*Problem details*. Reproduce the material in full, exactly as written.

*Dataset section*.
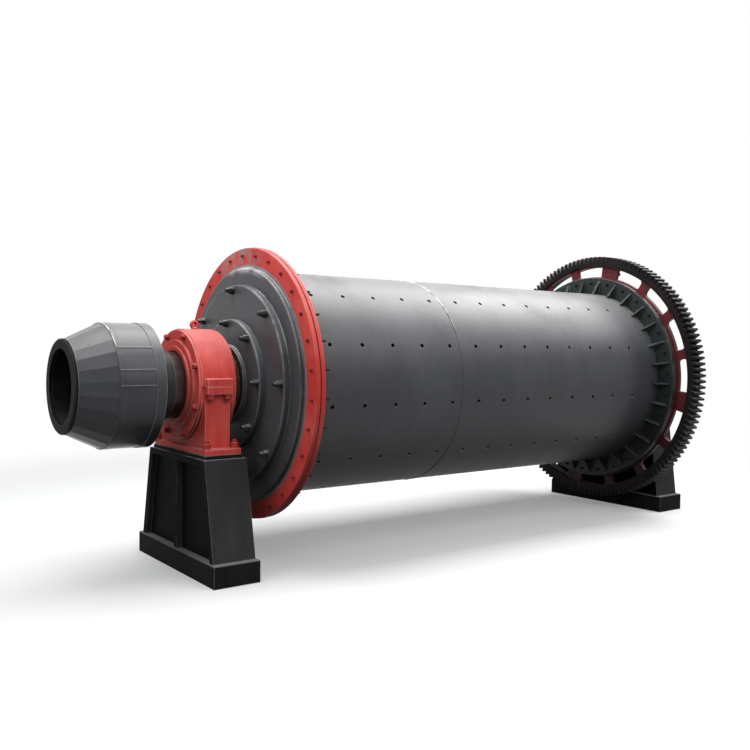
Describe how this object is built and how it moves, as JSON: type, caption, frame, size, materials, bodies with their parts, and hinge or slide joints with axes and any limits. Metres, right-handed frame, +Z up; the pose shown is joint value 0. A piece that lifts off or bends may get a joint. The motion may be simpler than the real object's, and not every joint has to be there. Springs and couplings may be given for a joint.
{
  "type": "ball mill",
  "caption": "Ball mill: a bolted steel drum on hollow trunnions in split roller-bearing housings on pedestals, with a drum feeder at one end and a girth gear at the other.",
  "frame": {"origin": "on the floor, under the middle of the machine's length, in the vertical plane of the mill axis", "axes": "+X along the mill axis from the feed end to the discharge end, +Z up, +Y away from the side that the picture shows"},
  "size_m": [5.555, 2.24, 2.328],
  "materials": {
    "grey_paint": "satin dark grey machine paint",
    "red_paint": "satin red machine paint",
    "black_paint": "matt black machine paint",
    "gear_steel": "dark oiled cast teeth",
    "machined_steel": "machined steel with a dull oil film",
    "bearing_steel": "ground bearing steel"
  },
  "bodies": {
    "root": {"feed_pedestal_base": "black_paint", "feed_pedestal": "black_paint", "feed_sole_plate": "black_paint", "feed_bearing_base": "red_paint", "feed_bearing_cap": "red_paint", "feed_roller_bearing": "bearing_steel", "feed_bearing_outer_cover": "red_paint", "feed_bearing_inner_cover": "red_paint", "discharge_pedestal_base": "black_paint", "discharge_pedestal": "black_paint", "discharge_sole_plate": "black_paint", "discharge_bearing_base": "red_paint", "discharge_bearing_cap": "red_paint", "discharge_roller_bearing": "bearing_steel", "discharge_bearing_outer_cover": "red_paint", "discharge_bearing_inner_cover": "red_paint"},
    "drum": {"feeder_mouth_ring": "grey_paint", "feeder_cone": "grey_paint", "feeder_drum": "grey_paint", "feeder_band": "grey_paint", "feeder_back_plate": "grey_paint", "feeder_neck": "grey_paint", "feed_trunnion": "machined_steel", "feed_head": "grey_paint", "feed_head_ring": "red_paint", "feed_shell_flange": "grey_paint", "feed_shell_course": "grey_paint", "discharge_shell_course": "grey_paint", "discharge_shell_flange": "grey_paint", "discharge_head_ring": "grey_paint", "discharge_head": "grey_paint", "discharge_trunnion": "machined_steel", "outlet_ring": "grey_paint", "gear_web_front": "red_paint", "gear_web_rear": "red_paint", "gear_rim_front": "gear_steel", "gear_rim_rear": "gear_steel"}
  },
  "joints": [
    {"name": "drum_spin", "type": "hinge", "parent": "root", "child": "drum", "pos_m": [0, 0, 1.208], "axis": [1, 0, 0], "continuous": true}
  ]
}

*Written answer*.
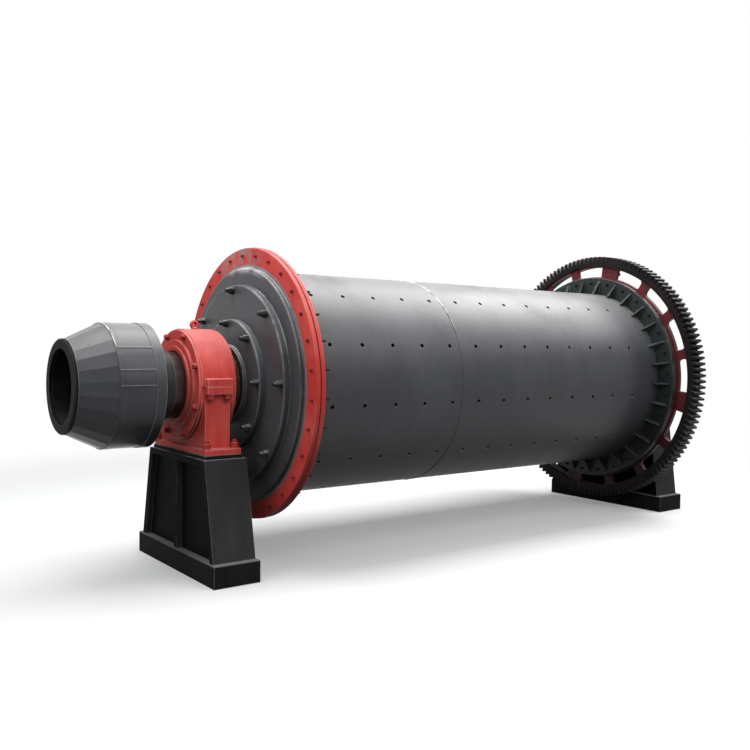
Describe how this object is built and how it moves, as JSON: type, caption, frame, size, materials, bodies with their parts, and hinge or slide joints with axes and any limits. Metres, right-handed frame, +Z up; the pose shown is joint value 0. A piece that lifts off or bends may get a joint. The motion may be simpler than the real object's, and not every joint has to be there. Springs and couplings may be given for a joint.
{
  "type": "ball mill",
  "caption": "Ball mill: a bolted steel drum on hollow trunnions in split roller-bearing housings on pedestals, with a drum feeder at one end and a girth gear at the other.",
  "frame": {"origin": "on the floor, under the middle of the machine's length, in the vertical plane of the mill axis", "axes": "+X along the mill axis from the feed end to the discharge end, +Z up, +Y away from the side that the picture shows"},
  "size_m": [5.555, 2.24, 2.328],
  "materials": {
    "grey_paint": "satin dark grey machine paint",
    "red_paint": "satin red machine paint",
    "black_paint": "matt black machine paint",
    "gear_steel": "dark oiled cast teeth",
    "machined_steel": "machined steel with a dull oil film",
    "bearing_steel": "ground bearing steel"
  },
  "bodies": {
    "root": {"feed_pedestal_base": "black_paint", "feed_pedestal": "black_paint", "feed_sole_plate": "black_paint", "feed_bearing_base": "red_paint", "feed_bearing_cap": "red_paint", "feed_roller_bearing": "bearing_steel", "feed_bearing_outer_cover": "red_paint", "feed_bearing_inner_cover": "red_paint", "discharge_pedestal_base": "black_paint", "discharge_pedestal": "black_paint", "discharge_sole_plate": "black_paint", "discharge_bearing_base": "red_paint", "discharge_bearing_cap": "red_paint", "discharge_roller_bearing": "bearing_steel", "discharge_bearing_outer_cover": "red_paint", "discharge_bearing_inner_cover": "red_paint"},
    "drum": {"feeder_mouth_ring": "grey_paint", "feeder_cone": "grey_paint", "feeder_drum": "grey_paint", "feeder_band": "grey_paint", "feeder_back_plate": "grey_paint", "feeder_neck": "grey_paint", "feed_trunnion": "machined_steel", "feed_head": "grey_paint", "feed_head_ring": "red_paint", "feed_shell_flange": "grey_paint", "feed_shell_course": "grey_paint", "discharge_shell_course": "grey_paint", "discharge_shell_flange": "grey_paint", "discharge_head_ring": "grey_paint", "discharge_head": "grey_paint", "discharge_trunnion": "machined_steel", "outlet_ring": "grey_paint", "gear_web_front": "red_paint", "gear_web_rear": "red_paint", "gear_rim_front": "gear_steel", "gear_rim_rear": "gear_steel"}
  },
  "joints": [
    {"name": "drum_spin", "type": "hinge", "parent": "root", "child": "drum", "pos_m": [0, 0, 1.208], "axis": [1, 0, 0], "continuous": true}
  ]
}